**Instruction:** Which lines run from the first one up to and including the one with "add_piece(name, mesh, choose, node)"? Print exactly those.

__________

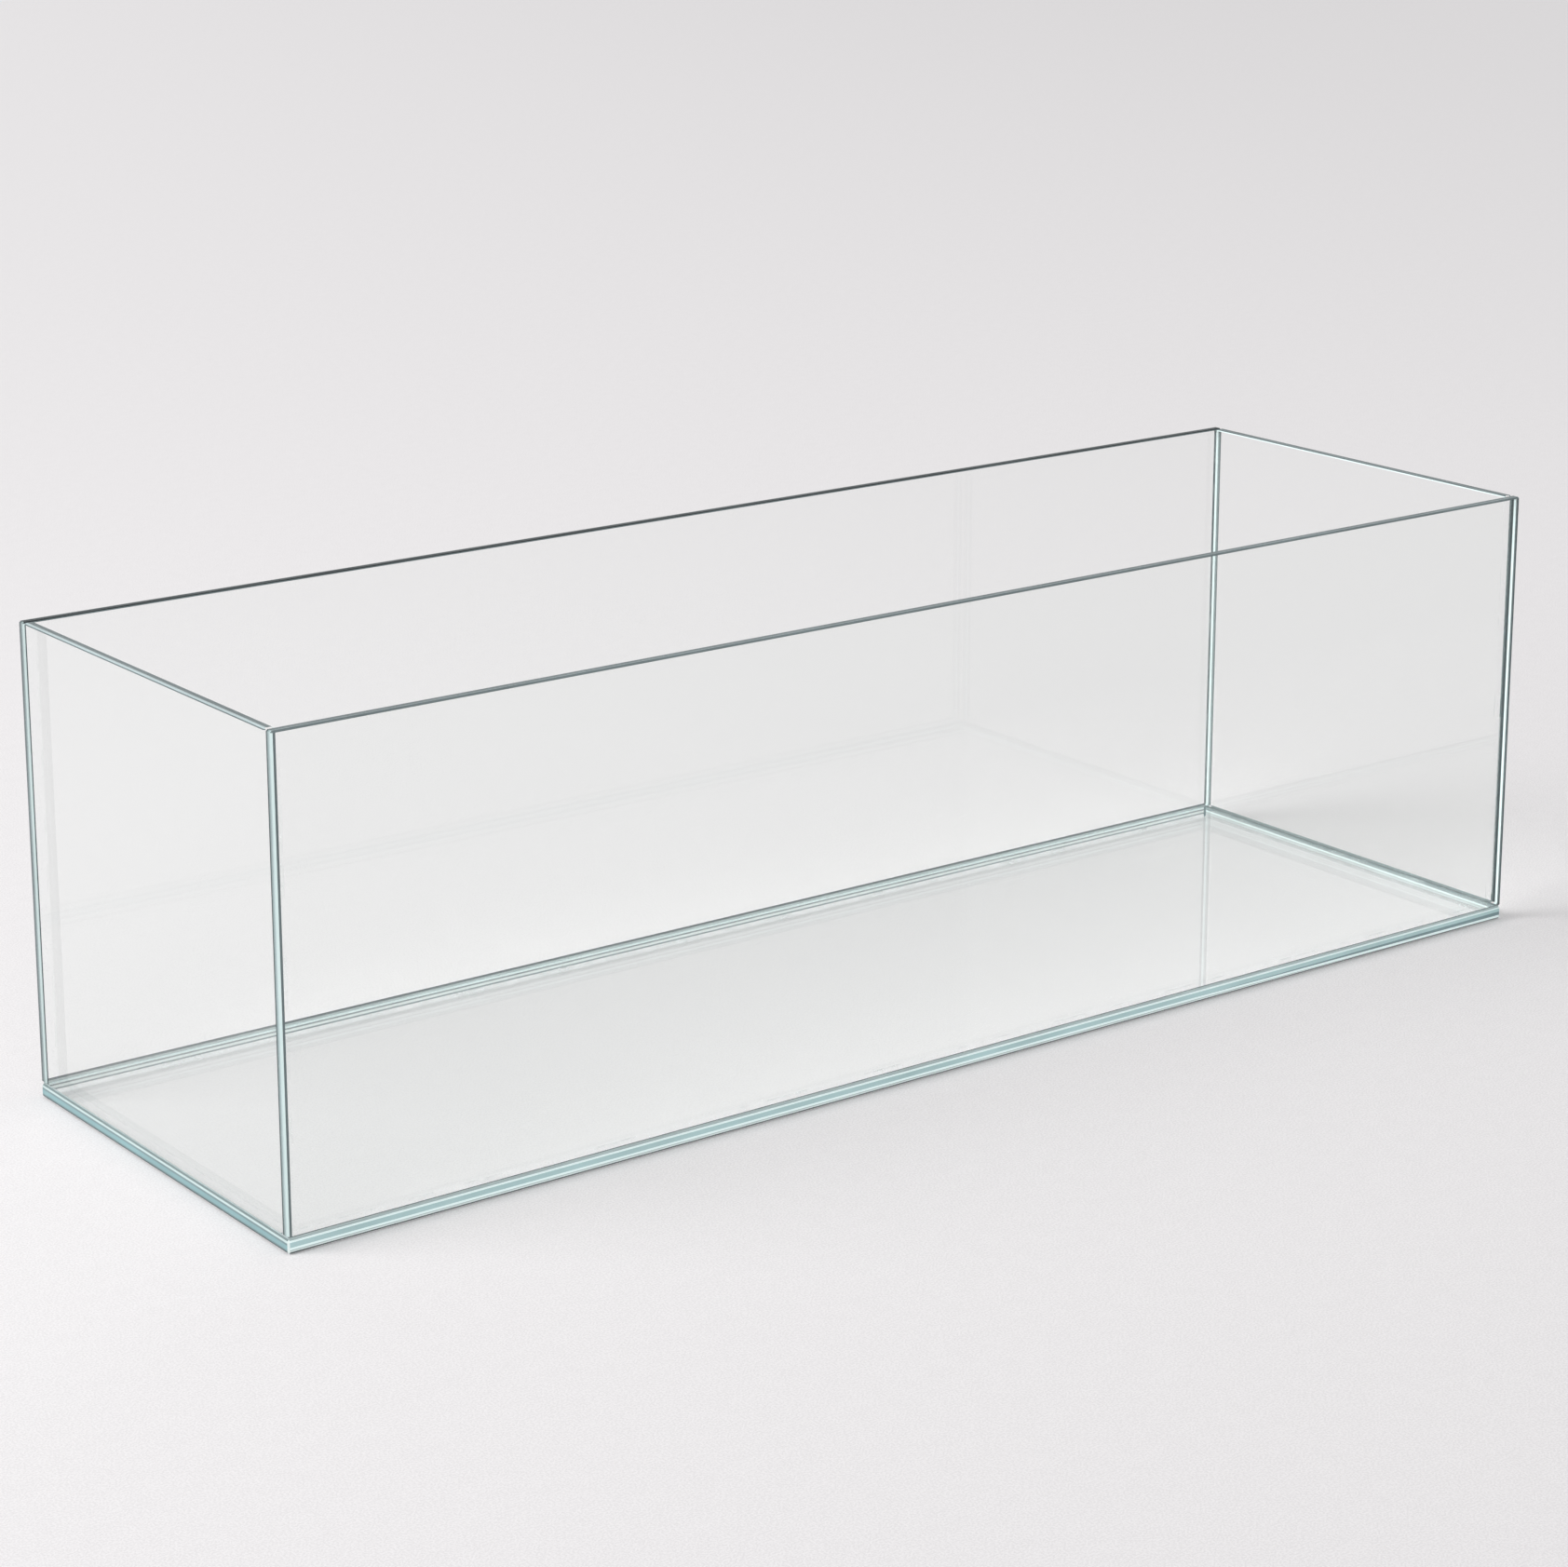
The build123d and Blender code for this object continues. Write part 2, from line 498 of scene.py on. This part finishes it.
def add_wall(name, node, outward, rim, foot, left, right):
    """Replaces a wall's node with a pane that has these finishes along its edges."""
    low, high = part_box(node)
    out = Vector(outward)
    along = Vector((abs(out.y), abs(out.x), 0))
    middle = ((low + high) / 2).dot(out)
    strips = [step - STRIPS / 2 for step in range(1, STRIPS)]
    cuts = [(out * (middle + strip * FLAT / STRIPS), out) for strip in strips]
    cuts.append(((0, 0, RIM_SPLIT), (0, 0, 1)))
    cuts.append((along * (low.dot(along) + ARRIS + LINE), along))
    cuts.append((along * (high.dot(along) - ARRIS - LINE), along))
    mesh = bevelled_block(low, high, cuts)
    choose = choose_wall(outward, low, high, rim, foot, left, right)
    add_piece(name, mesh, choose, node)


# Rims: a lit copy and copies in painted shade, with painted highlights on some inner bevels
front_rim = edge("rim_painted_shade", ("rim_painted_half_shade", "rim_painted_shade", "rim_painted_shade", "rim_painted_shade"), "bright")
left_rim = edge(
    ("rim_painted_shade", "rim_painted_lit"), ("rim_painted_lit", "rim_painted_shade", "rim_painted_shade", "rim_painted_shade"), "bright"
)
back_rim = edge(
    "rim_painted_shade", ("rim_painted_shade", "rim_painted_deep_shade", "rim_painted_deep_shade", "rim_painted_deep_shade"), ("rim_painted_shade", "rim_painted_deep_shade")
)
right_rim = edge("rim_painted_shade", "rim_painted_shade", ("bright", "rim_painted_shade"))

# Feet: outer bevels in painted shade; the bonded flats are clear
long_foot = edge("painted_shade_line", "bonded", "bonded")
left_foot = edge("end_painted_half_shade", "bonded", "bonded")
right_foot = edge("end_painted_shade", "bonded", "bonded")

# Wall ends: painted highlights and lines of painted shade, some also in the face strip beside the
# end
front_left_end = edge(
    "painted_dim_highlight", ("teal_grey", "end_painted_half_shade", "end_painted_shade", "painted_deep_shade_line"), "painted_deep_shade_line", "painted_shade_line"
)
front_right_end = edge("painted_shade_line", ("painted_deep_shade_line", "painted_shade_line", "bright", "bright"), "painted_deep_shade_line")
back_left_end = edge("painted_shade_line", ("painted_shade_line", "painted_shade_line", "end_painted_shade", "end_painted_half_shade"), "painted_dim_highlight")
back_right_end = edge("painted_shade_line", ("bright", "bright", "end_painted_half_shade", "end_painted_shade"), "painted_deep_shade_line")
butted = edge("clear_wall", "bonded", "bonded")
left_back_end = edge("painted_deep_shade_line", "bonded", "bonded", "painted_deep_shade_line")
right_front_end = edge("painted_deep_shade_line", ("end_painted_shade", "bonded", "bonded", "bonded"), "bonded")

base_mesh = bevelled_block(BASE_LOW, BASE_HIGH, band_cuts())
add_piece("base_glass", base_mesh, choose_base, "base_panel")
front_edges = (front_rim, long_foot, front_left_end, front_right_end)
back_edges = (back_rim, long_foot, back_left_end, back_right_end)
left_edges = (left_rim, left_foot, butted, left_back_end)
right_edges = (right_rim, right_foot, right_front_end, butted)
add_wall("front_glass", "front_panel", (0, -1, 0), *front_edges)
add_wall("back_glass", "back_panel", (0, 1, 0), *back_edges)
add_wall("left_end_glass", "left_end_panel", (-1, 0, 0), *left_edges)
add_wall("right_end_glass", "right_end_panel", (1, 0, 0), *right_edges)


# Silicone seams


def seam_section(film_end):
    """(distance in from the outer face, height off the pane below) round a seam.

    The film comes first, its outer end with this finish, then the bead that fills the
    corner behind it. Each point comes with the finish of the side that starts there
    and whether tooling moves it.
    """
    points = [
        (WALL + BEAD, 0, "bonded", False),
        (ARRIS, 0, film_end, False),
        (ARRIS, BOND, "bonded", False),
        (WALL - ARRIS, BOND, "bonded", False),
        (WALL, BOND + ARRIS, "bead", False),
        (WALL, BEAD, "bead", False),
    ]
    for step in range(1, BEAD_STEPS):
        across = step / BEAD_STEPS
        # A parabola, square to the straight line between the bead's two legs
        dip = BEAD_DIP * 4 * across * (1 - across) / 2**0.5
        points.append((WALL + BEAD * across - dip, BEAD * (1 - across) - dip, "bead", True))
    return points


def add_seam(name, node, place, length, section, seed):
    """Sweeps the section through place(t, distance, height), t running from 0 to 1."""
    rings = max(2, round(length / RUN_STEP))
    mesh = bmesh.new()
    grid = []
    for ring in range(rings + 1):
        t = ring / rings
        wander = noise.noise(Vector((t * length * WANDERS, seed, 0.5))) * TOOLING
        row = []
        for distance, height, finish, tooled in section:
            shift = wander if tooled else 0.0
            row.append(mesh.verts.new(place(t, distance + shift, height + shift)))
        grid.append(row)
    count = len(section)
    finish_of = {}
    for first, second in zip(grid, grid[1:]):
        for i in range(count):
            j = (i + 1) % count
            face = mesh.faces.new((first[i], first[j], second[j], second[i]))
            finish_of[face] = section[i][2]
    for row in (grid[0], grid[-1]):
        face = mesh.faces.new(row)
        finish_of[face] = "bonded"
    bmesh.ops.recalc_face_normals(mesh, faces=list(mesh.faces))
    in_order = iter([finish_of[face] for face in mesh.faces])
    add_piece(name, mesh, lambda centre, normal: next(in_order), node)


def base_seam_place(side_axis, sign):
    """A seam on the base along one wall, mitred at both ends."""
    half_run = HALF_LENGTH if side_axis == "y" else HALF_WIDTH
    outer_face = HALF_WIDTH if side_axis == "y" else HALF_LENGTH

    def place(t, distance, height):
        run = (2 * t - 1) * (half_run - distance)
        across = sign * (outer_face - distance)
        z = BASE_TOP + height
        return (run, across, z) if side_axis == "y" else (across, run, z)

    return place


def bead_height(distance):
    """How high a base seam stands, this far in from the tank's outer face."""
    if distance < WALL:
        return BOND
    return BEAD * max(0.0, 1 - (distance - WALL) / BEAD) ** BEAD_CURVE


def corner_seam_place(side_x, side_y):
    """An upright seam, whose foot stands on the two base seams."""

    def place(t, distance, height):
        x = side_x * (HALF_LENGTH - distance)
        y = side_y * (HALF_WIDTH - WALL - height)
        foot = BASE_TOP + max(bead_height(WALL + height), bead_height(distance))
        return (x, y, foot + t * (SEAM_TOP - foot))

    return place


# Each seam's side, where that side lies, and the finish of its film's outer end, on the right a
# line of painted shade
BASE_SEAMS = (
    ("front", "y", -1, "bead_film"),
    ("back", "y", 1, "bead_film"),
    ("left", "x", -1, "bead_film"),
    ("right", "x", 1, "bead_painted_shade_line"),
)
CORNER_SEAMS = (
    ("front_left", -1, -1),
    ("front_right", 1, -1),
    ("back_left", -1, 1),
    ("back_right", 1, 1),
)
CORNER_SEED = 10

for seed, (side, axis, sign, film_end) in enumerate(BASE_SEAMS):
    run_length = 2 * (HALF_LENGTH if axis == "y" else HALF_WIDTH)
    place_seam = base_seam_place(axis, sign)
    section = seam_section(film_end)
    add_seam(side + "_base_bead", side + "_base_seam", place_seam, run_length, section, seed)
for seed, (side, side_x, side_y) in enumerate(CORNER_SEAMS, CORNER_SEED):
    place_seam = corner_seam_place(side_x, side_y)
    run_length = SEAM_TOP - BASE_TOP
    # The film ends of the corner seams are lines of painted shade
    section = seam_section("bead_painted_shade_line")
    add_seam(side + "_bead", side + "_seam", place_seam, run_length, section, seed)


# Floor, light and camera


def add_floor():
    mesh = bmesh.new()
    bmesh.ops.create_grid(mesh, x_segments=4, y_segments=4, size=FLOOR_REACH)
    data = bpy.data.meshes.new("floor")
    mesh.to_mesh(data)
    mesh.free()
    data.materials.append(paper("backdrop_paper"))
    floor = bpy.data.objects.new("floor", data)
    floor.location.z = -FLOOR_GAP
    scene.collection.objects.link(floor)


def add_world():
    """An even dome, a little brighter where it is seen than where it lights."""
    world = bpy.data.worlds.new("studio")
    world.use_nodes = True
    scene.world = world
    tree = world.node_tree
    sky = tree.nodes["Background"]
    sky.inputs["Color"].default_value = (*DOME_COLOUR, 1)
    path = tree.nodes.new("ShaderNodeLightPath")
    seen = math_node(
        tree, "MAXIMUM", path.outputs["Is Camera Ray"], path.outputs["Is Glossy Ray"]
    )
    tree.links.new(remap(tree, seen, DOME_LIGHT, DOME_SEEN, 0, 1), sky.inputs["Strength"])


def add_sun():
    light = bpy.data.lights.new("sun", "SUN")
    light.energy = SUN_POWER
    light.angle = math.radians(SUN_SPREAD)
    sun = bpy.data.objects.new("sun", light)
    sun.rotation_euler = (-Vector(SUN_FROM)).to_track_quat("-Z", "Y").to_euler()
    scene.collection.objects.link(sun)


def add_light(name, place, target, size, watts):
    light = bpy.data.lights.new(name, "AREA")
    light.shape = "RECTANGLE"
    light.size, light.size_y = size
    light.energy = watts
    lamp = bpy.data.objects.new(name, light)
    lamp.location = place
    aim = Vector(target) - Vector(place)
    lamp.rotation_euler = aim.to_track_quat("-Z", "Y").to_euler()
    lamp.visible_camera = False
    scene.collection.objects.link(lamp)


def add_camera():
    data = bpy.data.cameras.new("camera")
    data.sensor_width = SENSOR
    data.lens = FOCAL_LENGTH
    data.shift_y = CAMERA_SHIFT
    data.clip_end = VIEW_REACH
    camera = bpy.data.objects.new("camera", data)
    scene.collection.objects.link(camera)
    azimuth = math.radians(CAMERA_AZIMUTH)
    elevation = math.radians(CAMERA_ELEVATION)
    back = Vector(
        (
            math.sin(azimuth) * math.cos(elevation),
            -math.cos(azimuth) * math.cos(elevation),
            math.sin(elevation),
        )
    )
    turn = (-back).to_track_quat("-Z", "Y")
    right = turn @ Vector((1, 0, 0))
    up = turn @ Vector((0, 1, 0))
    centre = Vector((0, 0, BASE_LOW.z + (FRONT_HIGH.z - BASE_LOW.z) / 2))
    across, lift, away = CAMERA_OFFSET
    camera.location = centre - right * across - up * lift + back * away
    camera.rotation_mode = "QUATERNION"
    camera.rotation_quaternion = turn
    scene.camera = camera


FLOOR_REACH = 400.0
FLOOR_GAP = 0.00015  # keeps the floor clear of the base's underside
DOME_COLOUR = (1.0, 1.0, 1.0)
DOME_LIGHT = 0.59
DOME_SEEN = 0.82
SUN_FROM = (-0.7, 0.3, 0.6)
SUN_POWER = 1.5
SUN_SPREAD = 30.0
SOFTBOX = {
    "place": (-1.9, -0.2, 1.5),
    "target": (-0.5, -0.2, 0.0),
    "size": (1.2, 1.2),
    "watts": 6.0,
}
FILL = {
    "place": (-5.2, -8.4, 2.4),
    "target": (0.0, 0.0, 0.1),
    "size": (6.0, 4.0),
    "watts": 300.0,
}
SENSOR = 36.0
VIEW_REACH = 2000.0  # takes in the far edge of the floor
FOCAL_LENGTH = 89.1
CAMERA_SHIFT = -0.1
CAMERA_AZIMUTH = -36.91
CAMERA_ELEVATION = 14.36
CAMERA_OFFSET = (0.0209, -0.0929, 2.3316)  # right, up, and back from the tank's centre

add_floor()
add_world()
add_sun()
add_light("softbox", **SOFTBOX)
add_light("fill", **FILL)
add_camera()

scene.view_settings.view_transform = "Standard"
scene.cycles.blur_glossy = 0.0
scene.cycles.max_bounces = 16
scene.cycles.diffuse_bounces = 4
scene.cycles.glossy_bounces = 8
scene.cycles.transmission_bounces = 8
scene.cycles.transparent_max_bounces = 64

__________

**The solution:**
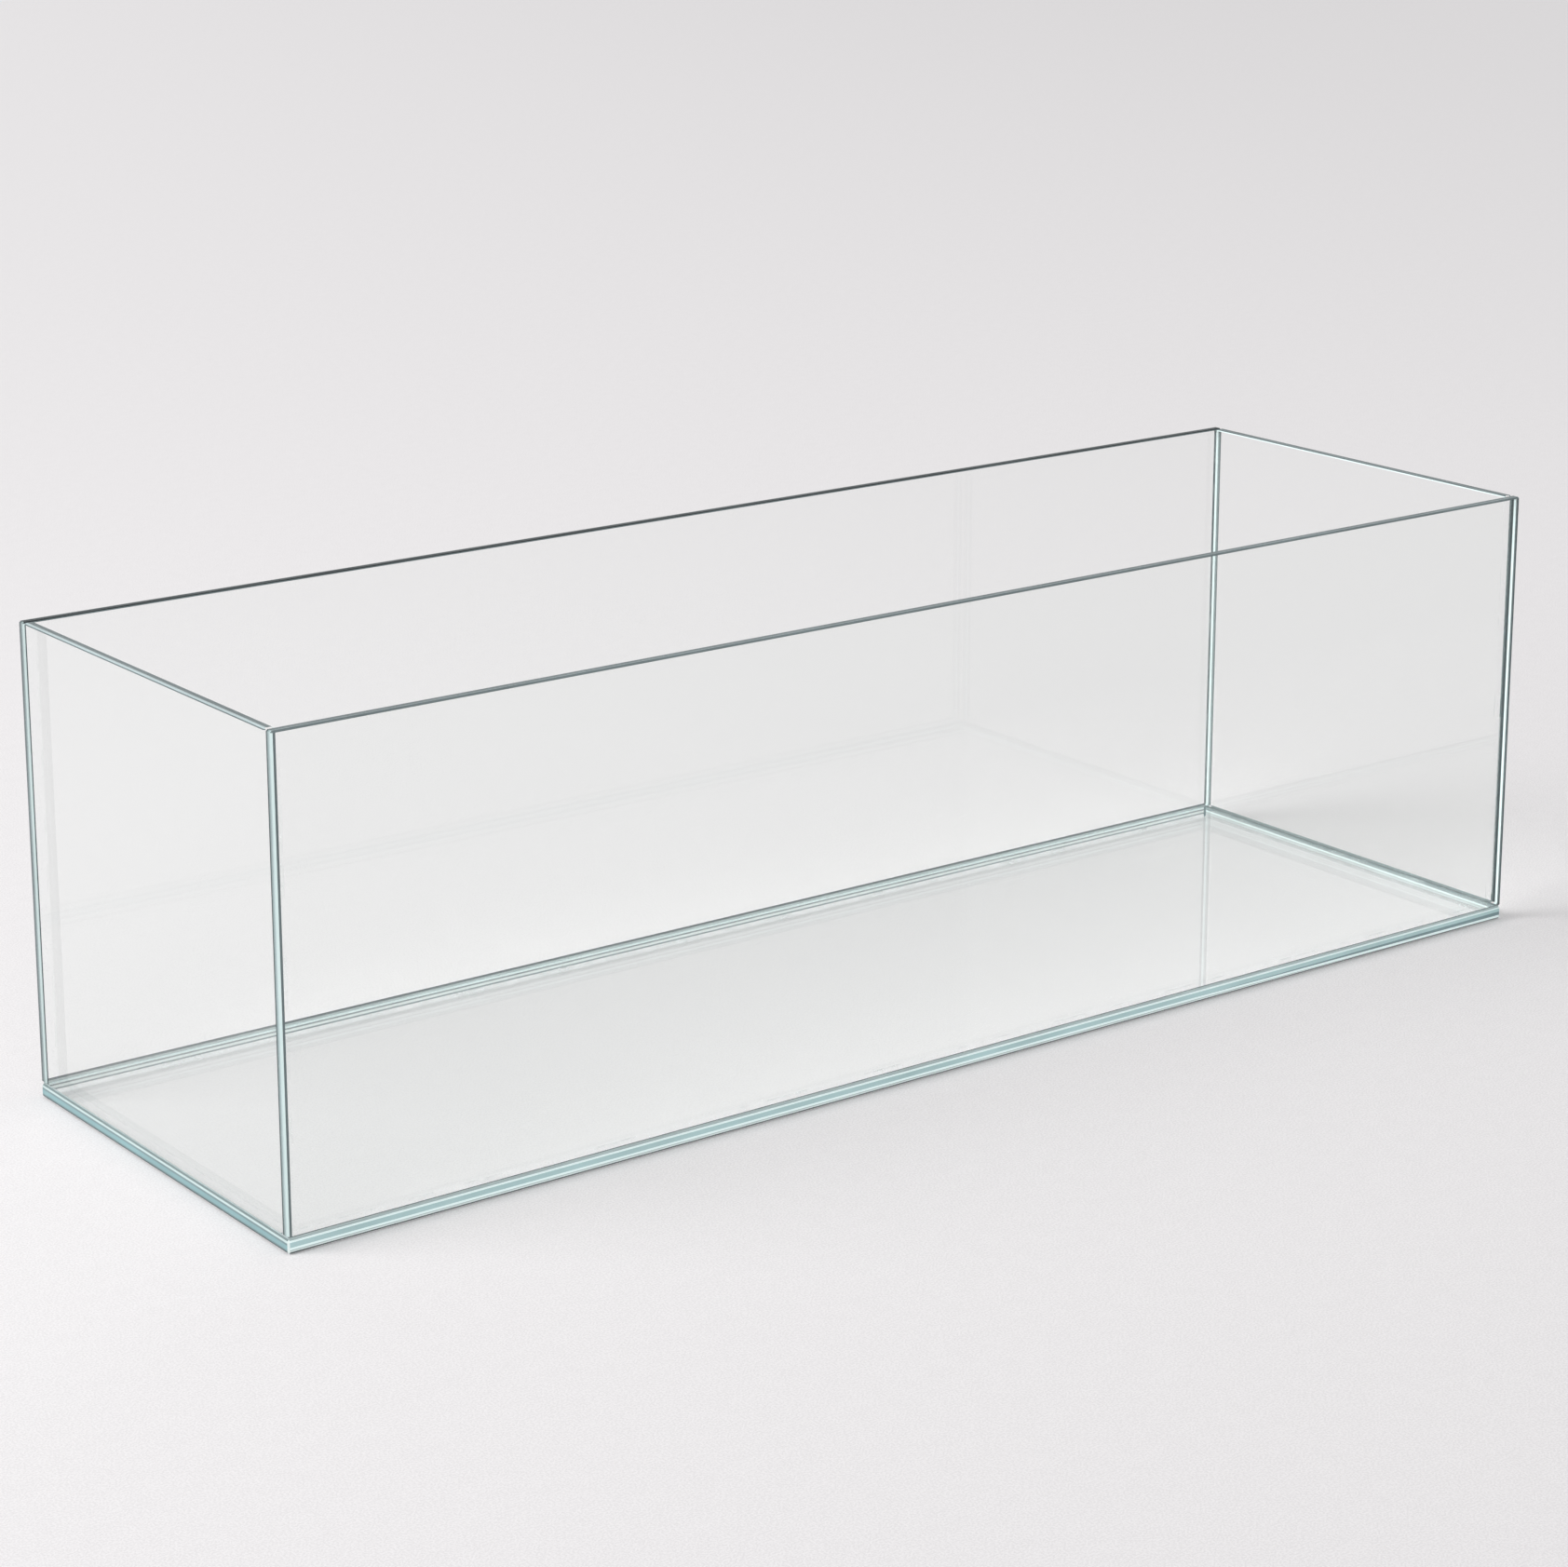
The build123d and Blender code for this object continues. Write part 2, from line 498 of scene.py on. This part finishes it.
def add_wall(name, node, outward, rim, foot, left, right):
    """Replaces a wall's node with a pane that has these finishes along its edges."""
    low, high = part_box(node)
    out = Vector(outward)
    along = Vector((abs(out.y), abs(out.x), 0))
    middle = ((low + high) / 2).dot(out)
    strips = [step - STRIPS / 2 for step in range(1, STRIPS)]
    cuts = [(out * (middle + strip * FLAT / STRIPS), out) for strip in strips]
    cuts.append(((0, 0, RIM_SPLIT), (0, 0, 1)))
    cuts.append((along * (low.dot(along) + ARRIS + LINE), along))
    cuts.append((along * (high.dot(along) - ARRIS - LINE), along))
    mesh = bevelled_block(low, high, cuts)
    choose = choose_wall(outward, low, high, rim, foot, left, right)
    add_piece(name, mesh, choose, node)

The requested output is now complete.